By Ruzanna Khachatrian
President Robert Kocharian has appointed six members of a controversial body which was created recently to oversee Armenian civil servants, the presidential office announced on Wednesday.
The seven-member Civil Service Council will be headed by Manvel Badalian, a parliament deputy loyal to the head of state. Badalian, 40, is a member of the pro-government Miasnutyun (Unity) faction, the largest in the parliament.
Kocharian also appointed the deputy minister of justice, Arevik Petrosian, as deputy chairman of the council. Badalian and Petrosian will sit on the body for six and five years respectively. The four other members will have a shorter tenure in accordance with the law on civil service passed by the National Assembly in the final reading on December 4.

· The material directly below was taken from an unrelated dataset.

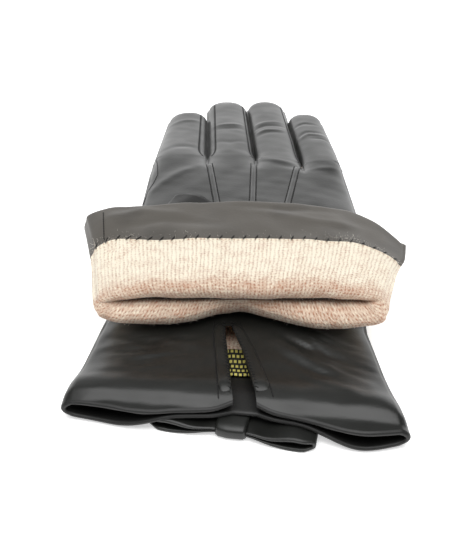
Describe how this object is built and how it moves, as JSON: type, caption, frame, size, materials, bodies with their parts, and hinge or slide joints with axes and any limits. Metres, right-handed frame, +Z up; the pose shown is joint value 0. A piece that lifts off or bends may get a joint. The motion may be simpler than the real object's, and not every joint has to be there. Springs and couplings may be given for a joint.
{
  "type": "pair of lined leather dress gloves",
  "caption": "Pair of knit-lined leather dress gloves stacked palm to palm, the upper one with its cuff turned back to show the lining, each with a vent and a flat leather bow at the cuff.",
  "frame": {"origin": "on the table, under the middle of the pair's outline", "axes": "+Y from the cuffs towards the fingertips, +X to the little-finger side, +Z up from the table"},
  "size_m": [0.1209, 0.252, 0.0309],
  "materials": {
    "nappa_leather": "smooth black nappa leather with a soft sheen",
    "facing_leather": "thin matt black facing leather, creased",
    "knit_lining": "brushed beige wool-cashmere jersey with stray fibres",
    "thread": "black sewing thread",
    "label": "black woven tape with plain gold dashes"
  },
  "bodies": {
    "lower_glove": {"lower_trank": "nappa_leather", "lower_index_leather": "nappa_leather", "lower_middle_leather": "nappa_leather", "lower_ring_leather": "nappa_leather", "lower_little_leather": "nappa_leather", "lower_fourchettes": "nappa_leather", "lower_lining": "knit_lining", "lower_facing": "facing_leather", "lower_facing_stitches": "thread", "lower_vent_binding": "nappa_leather", "lower_label": "label", "lower_points": "nappa_leather", "lower_bow_loops": "nappa_leather", "lower_bow_knot": "nappa_leather"},
    "lower_thumb": {"lower_thumb_leather": "nappa_leather", "lower_thumb_lining": "knit_lining"},
    "upper_glove": {"upper_trank": "nappa_leather", "upper_hand_lining": "knit_lining", "upper_cuff_roll": "knit_lining", "upper_cuff_under_leather": "nappa_leather", "upper_facing_under": "facing_leather", "upper_vent_binding": "nappa_leather", "upper_points": "nappa_leather"},
    "upper_thumb": {"upper_thumb_leather": "nappa_leather", "upper_thumb_lining": "knit_lining"},
    "upper_index": {"upper_index_leather": "nappa_leather", "upper_index_fourchette": "nappa_leather", "upper_index_lining": "knit_lining"},
    "upper_middle": {"upper_middle_leather": "nappa_leather", "upper_middle_fourchettes": "nappa_leather", "upper_middle_lining": "knit_lining"},
    "upper_ring": {"upper_ring_leather": "nappa_leather", "upper_ring_fourchettes": "nappa_leather", "upper_ring_lining": "knit_lining"},
    "upper_little": {"upper_little_leather": "nappa_leather", "upper_little_fourchette": "nappa_leather", "upper_little_lining": "knit_lining"},
    "turned_cuff": {"upper_cuff_back_leather": "nappa_leather", "upper_lining_band": "knit_lining", "upper_facing_band": "facing_leather", "upper_facing_stitches": "thread", "upper_bow_loops": "nappa_leather", "upper_bow_knot": "nappa_leather"}
  },
  "joints": [
    {"name": "upper_glove_lift", "type": "slide", "parent": "lower_glove", "child": "upper_glove", "axis": [0, 0, 1], "range_m": [0, 0.12]},
    {"name": "cuff_turnback_lift", "type": "hinge", "parent": "upper_glove", "child": "turned_cuff", "pos_m": [0, -0.07104, 0.0274], "axis": [1, 0, 0], "range_deg": [0, 20]},
    {"name": "lower_thumb_swing", "type": "hinge", "parent": "lower_glove", "child": "lower_thumb", "pos_m": [-0.0265, -0.00634, 0.0076], "axis": [0, 0, 1], "range_deg": [0, 40]},
    {"name": "upper_thumb_swing", "type": "hinge", "parent": "upper_glove", "child": "upper_thumb", "pos_m": [-0.0265, -0.00634, 0.0115], "axis": [0, 0, 1], "range_deg": [0, 40]},
    {"name": "upper_index_bend", "type": "hinge", "parent": "upper_glove", "child": "upper_index", "pos_m": [-0.02975, 0.03996, 0.0248], "axis": [1, 0, 0], "range_deg": [0, 50]},
    {"name": "upper_middle_bend", "type": "hinge", "parent": "upper_glove", "child": "upper_middle", "pos_m": [-0.00695, 0.03996, 0.0248], "axis": [1, 0, 0], "range_deg": [0, 50]},
    {"name": "upper_ring_bend", "type": "hinge", "parent": "upper_glove", "child": "upper_ring", "pos_m": [0.01485, 0.03996, 0.0248], "axis": [1, 0, 0], "range_deg": [0, 50]},
    {"name": "upper_little_bend", "type": "hinge", "parent": "upper_glove", "child": "upper_little", "pos_m": [0.03515, 0.03996, 0.0248], "axis": [1, 0, 0], "range_deg": [0, 50]}
  ]
}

The law is supposed to ensure the independence of the Armenian civil service by protecting government employees against arbitrary dismissals.
The bill had been twice rejected by lawmakers before being passed in the first reading in June. Heated debates centered on a controversial provision giving the president authority to name all seven members of the council. Opposition factions says the clause is unconstitutional.
The body in question is empowered to affect key appointments in the state bureaucracy. Its opinion will be decisive in the dismissal of government officials accused of major wrongdoing.
At a meeting with its newly appointed members on Wednesday, Kocharian was quoted by his press office as saying that “political changes must not have any impact on the civil service.”